(Records from a collection)
..............................
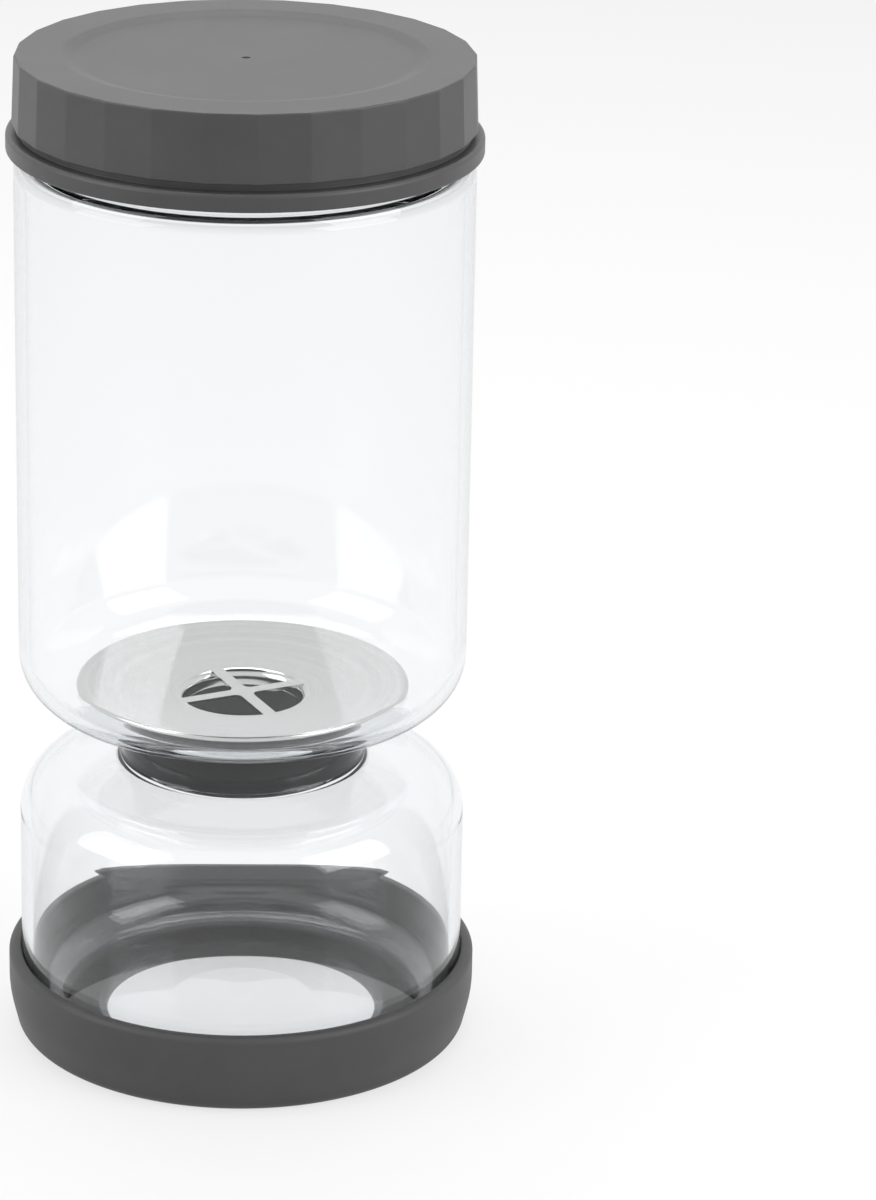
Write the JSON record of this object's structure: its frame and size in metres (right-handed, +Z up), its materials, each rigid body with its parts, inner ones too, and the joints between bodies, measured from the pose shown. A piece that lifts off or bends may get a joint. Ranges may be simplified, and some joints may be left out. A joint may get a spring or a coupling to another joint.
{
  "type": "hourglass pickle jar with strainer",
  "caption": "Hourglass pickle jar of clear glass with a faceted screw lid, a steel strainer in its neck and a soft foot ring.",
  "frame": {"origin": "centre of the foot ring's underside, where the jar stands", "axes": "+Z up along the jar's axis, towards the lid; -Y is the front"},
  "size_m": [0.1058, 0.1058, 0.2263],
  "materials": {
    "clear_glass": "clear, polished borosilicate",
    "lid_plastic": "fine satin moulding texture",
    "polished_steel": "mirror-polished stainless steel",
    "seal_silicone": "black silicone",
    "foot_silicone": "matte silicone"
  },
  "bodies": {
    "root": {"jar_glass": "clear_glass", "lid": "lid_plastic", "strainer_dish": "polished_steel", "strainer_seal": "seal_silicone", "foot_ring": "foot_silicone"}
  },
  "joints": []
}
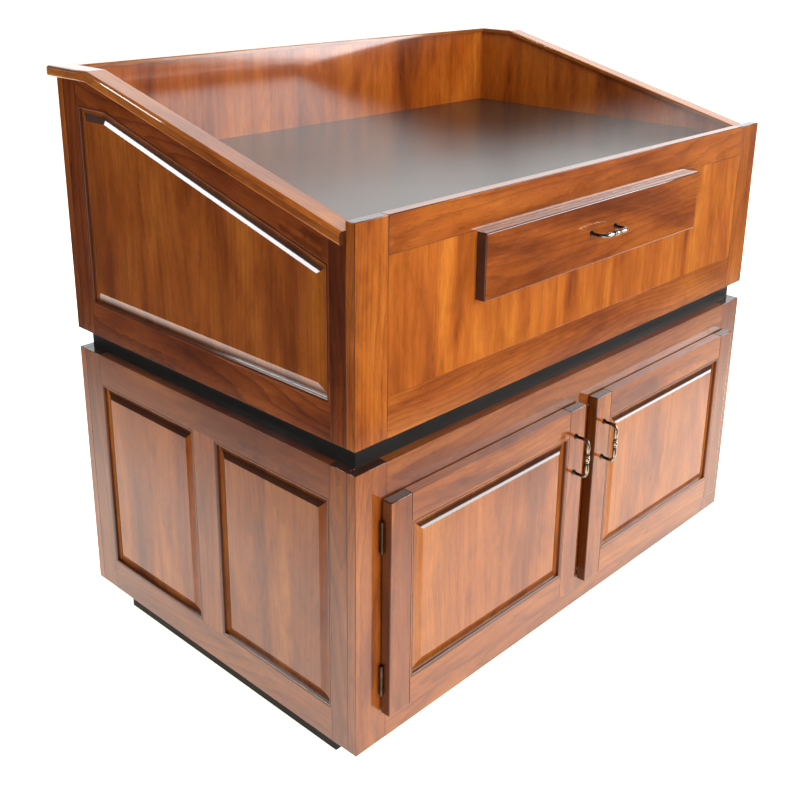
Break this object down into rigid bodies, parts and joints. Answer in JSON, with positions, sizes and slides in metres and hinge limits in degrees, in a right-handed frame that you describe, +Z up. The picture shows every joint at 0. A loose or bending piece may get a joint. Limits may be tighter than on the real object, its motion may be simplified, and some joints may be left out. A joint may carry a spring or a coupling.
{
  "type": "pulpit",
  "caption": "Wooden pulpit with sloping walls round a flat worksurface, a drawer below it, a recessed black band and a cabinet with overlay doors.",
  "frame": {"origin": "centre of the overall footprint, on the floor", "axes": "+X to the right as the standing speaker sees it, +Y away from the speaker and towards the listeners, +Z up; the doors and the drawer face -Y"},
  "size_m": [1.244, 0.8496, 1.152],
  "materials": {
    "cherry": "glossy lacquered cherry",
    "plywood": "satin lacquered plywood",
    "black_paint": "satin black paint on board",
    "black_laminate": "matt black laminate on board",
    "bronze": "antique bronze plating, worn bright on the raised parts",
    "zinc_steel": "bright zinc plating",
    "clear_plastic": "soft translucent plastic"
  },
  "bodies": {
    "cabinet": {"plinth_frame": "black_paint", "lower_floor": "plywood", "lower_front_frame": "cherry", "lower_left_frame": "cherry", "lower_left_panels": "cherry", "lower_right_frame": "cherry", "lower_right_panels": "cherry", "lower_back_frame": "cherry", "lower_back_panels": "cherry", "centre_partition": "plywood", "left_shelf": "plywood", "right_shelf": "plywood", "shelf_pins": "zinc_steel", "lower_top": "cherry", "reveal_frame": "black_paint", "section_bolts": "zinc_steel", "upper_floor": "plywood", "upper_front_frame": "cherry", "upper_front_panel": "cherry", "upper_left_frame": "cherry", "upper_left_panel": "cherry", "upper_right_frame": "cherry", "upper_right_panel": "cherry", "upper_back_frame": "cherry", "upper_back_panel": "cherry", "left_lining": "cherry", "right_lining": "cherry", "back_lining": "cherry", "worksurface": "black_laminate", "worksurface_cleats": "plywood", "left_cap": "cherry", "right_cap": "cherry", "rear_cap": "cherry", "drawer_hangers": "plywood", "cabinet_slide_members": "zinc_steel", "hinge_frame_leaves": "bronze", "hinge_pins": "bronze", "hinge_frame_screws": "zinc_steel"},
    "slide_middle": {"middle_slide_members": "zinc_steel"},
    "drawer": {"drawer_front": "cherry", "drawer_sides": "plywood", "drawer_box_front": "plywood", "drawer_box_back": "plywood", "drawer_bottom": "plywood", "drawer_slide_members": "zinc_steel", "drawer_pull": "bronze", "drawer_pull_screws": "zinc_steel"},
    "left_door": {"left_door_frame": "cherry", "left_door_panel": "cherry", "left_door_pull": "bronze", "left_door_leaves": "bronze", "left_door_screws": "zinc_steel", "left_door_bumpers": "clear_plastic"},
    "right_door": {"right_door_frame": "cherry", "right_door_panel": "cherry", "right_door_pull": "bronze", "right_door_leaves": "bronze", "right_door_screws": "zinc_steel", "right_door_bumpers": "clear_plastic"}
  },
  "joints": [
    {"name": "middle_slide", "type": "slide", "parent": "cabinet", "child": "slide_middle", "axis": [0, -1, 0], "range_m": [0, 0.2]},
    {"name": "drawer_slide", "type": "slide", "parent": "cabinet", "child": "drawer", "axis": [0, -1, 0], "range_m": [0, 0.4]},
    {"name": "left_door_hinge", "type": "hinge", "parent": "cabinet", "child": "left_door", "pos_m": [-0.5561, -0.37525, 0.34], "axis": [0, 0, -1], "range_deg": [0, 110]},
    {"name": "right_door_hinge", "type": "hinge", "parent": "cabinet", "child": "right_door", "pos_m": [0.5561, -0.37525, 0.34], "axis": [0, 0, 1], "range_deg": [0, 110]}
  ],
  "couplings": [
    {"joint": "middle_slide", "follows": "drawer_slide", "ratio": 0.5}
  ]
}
..............................
All of the entries should be written out again exactly.

Result of this exercise —
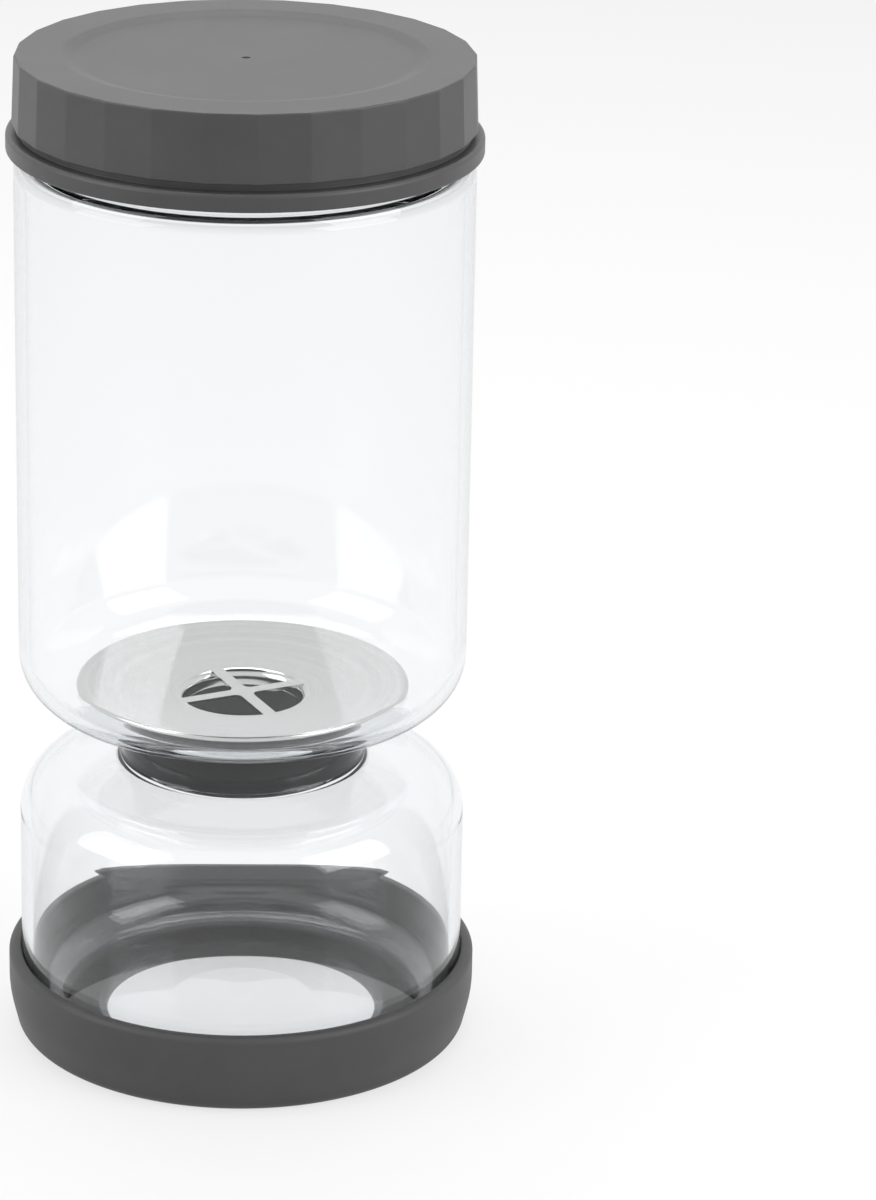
Write the JSON record of this object's structure: its frame and size in metres (right-handed, +Z up), its materials, each rigid body with its parts, inner ones too, and the joints between bodies, measured from the pose shown. A piece that lifts off or bends may get a joint. Ranges may be simplified, and some joints may be left out. A joint may get a spring or a coupling to another joint.
{
  "type": "hourglass pickle jar with strainer",
  "caption": "Hourglass pickle jar of clear glass with a faceted screw lid, a steel strainer in its neck and a soft foot ring.",
  "frame": {"origin": "centre of the foot ring's underside, where the jar stands", "axes": "+Z up along the jar's axis, towards the lid; -Y is the front"},
  "size_m": [0.1058, 0.1058, 0.2263],
  "materials": {
    "clear_glass": "clear, polished borosilicate",
    "lid_plastic": "fine satin moulding texture",
    "polished_steel": "mirror-polished stainless steel",
    "seal_silicone": "black silicone",
    "foot_silicone": "matte silicone"
  },
  "bodies": {
    "root": {"jar_glass": "clear_glass", "lid": "lid_plastic", "strainer_dish": "polished_steel", "strainer_seal": "seal_silicone", "foot_ring": "foot_silicone"}
  },
  "joints": []
}
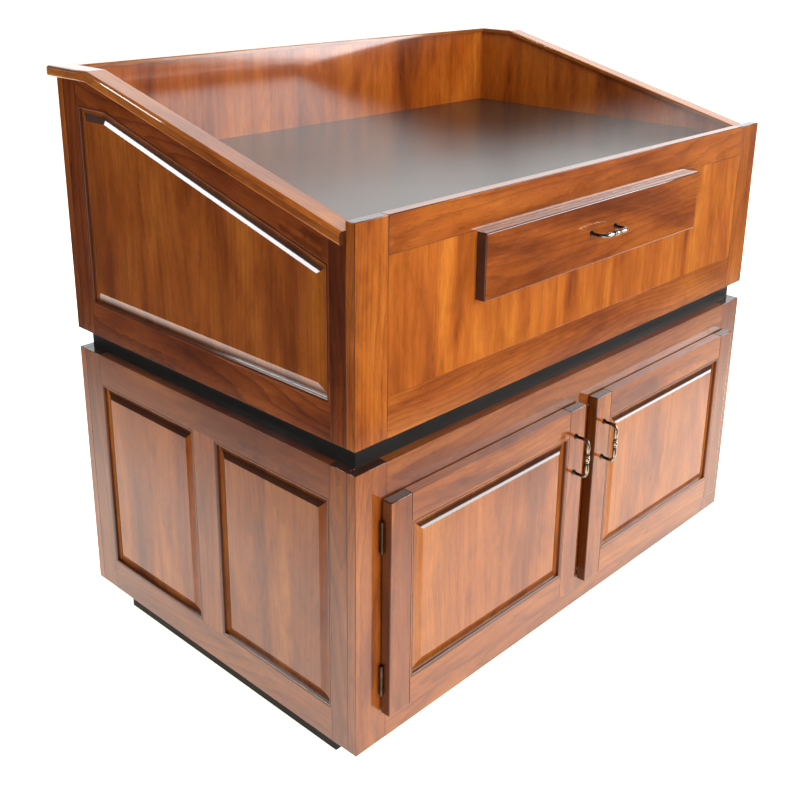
Break this object down into rigid bodies, parts and joints. Answer in JSON, with positions, sizes and slides in metres and hinge limits in degrees, in a right-handed frame that you describe, +Z up. The picture shows every joint at 0. A loose or bending piece may get a joint. Limits may be tighter than on the real object, its motion may be simplified, and some joints may be left out. A joint may carry a spring or a coupling.
{
  "type": "pulpit",
  "caption": "Wooden pulpit with sloping walls round a flat worksurface, a drawer below it, a recessed black band and a cabinet with overlay doors.",
  "frame": {"origin": "centre of the overall footprint, on the floor", "axes": "+X to the right as the standing speaker sees it, +Y away from the speaker and towards the listeners, +Z up; the doors and the drawer face -Y"},
  "size_m": [1.244, 0.8496, 1.152],
  "materials": {
    "cherry": "glossy lacquered cherry",
    "plywood": "satin lacquered plywood",
    "black_paint": "satin black paint on board",
    "black_laminate": "matt black laminate on board",
    "bronze": "antique bronze plating, worn bright on the raised parts",
    "zinc_steel": "bright zinc plating",
    "clear_plastic": "soft translucent plastic"
  },
  "bodies": {
    "cabinet": {"plinth_frame": "black_paint", "lower_floor": "plywood", "lower_front_frame": "cherry", "lower_left_frame": "cherry", "lower_left_panels": "cherry", "lower_right_frame": "cherry", "lower_right_panels": "cherry", "lower_back_frame": "cherry", "lower_back_panels": "cherry", "centre_partition": "plywood", "left_shelf": "plywood", "right_shelf": "plywood", "shelf_pins": "zinc_steel", "lower_top": "cherry", "reveal_frame": "black_paint", "section_bolts": "zinc_steel", "upper_floor": "plywood", "upper_front_frame": "cherry", "upper_front_panel": "cherry", "upper_left_frame": "cherry", "upper_left_panel": "cherry", "upper_right_frame": "cherry", "upper_right_panel": "cherry", "upper_back_frame": "cherry", "upper_back_panel": "cherry", "left_lining": "cherry", "right_lining": "cherry", "back_lining": "cherry", "worksurface": "black_laminate", "worksurface_cleats": "plywood", "left_cap": "cherry", "right_cap": "cherry", "rear_cap": "cherry", "drawer_hangers": "plywood", "cabinet_slide_members": "zinc_steel", "hinge_frame_leaves": "bronze", "hinge_pins": "bronze", "hinge_frame_screws": "zinc_steel"},
    "slide_middle": {"middle_slide_members": "zinc_steel"},
    "drawer": {"drawer_front": "cherry", "drawer_sides": "plywood", "drawer_box_front": "plywood", "drawer_box_back": "plywood", "drawer_bottom": "plywood", "drawer_slide_members": "zinc_steel", "drawer_pull": "bronze", "drawer_pull_screws": "zinc_steel"},
    "left_door": {"left_door_frame": "cherry", "left_door_panel": "cherry", "left_door_pull": "bronze", "left_door_leaves": "bronze", "left_door_screws": "zinc_steel", "left_door_bumpers": "clear_plastic"},
    "right_door": {"right_door_frame": "cherry", "right_door_panel": "cherry", "right_door_pull": "bronze", "right_door_leaves": "bronze", "right_door_screws": "zinc_steel", "right_door_bumpers": "clear_plastic"}
  },
  "joints": [
    {"name": "middle_slide", "type": "slide", "parent": "cabinet", "child": "slide_middle", "axis": [0, -1, 0], "range_m": [0, 0.2]},
    {"name": "drawer_slide", "type": "slide", "parent": "cabinet", "child": "drawer", "axis": [0, -1, 0], "range_m": [0, 0.4]},
    {"name": "left_door_hinge", "type": "hinge", "parent": "cabinet", "child": "left_door", "pos_m": [-0.5561, -0.37525, 0.34], "axis": [0, 0, -1], "range_deg": [0, 110]},
    {"name": "right_door_hinge", "type": "hinge", "parent": "cabinet", "child": "right_door", "pos_m": [0.5561, -0.37525, 0.34], "axis": [0, 0, 1], "range_deg": [0, 110]}
  ],
  "couplings": [
    {"joint": "middle_slide", "follows": "drawer_slide", "ratio": 0.5}
  ]
}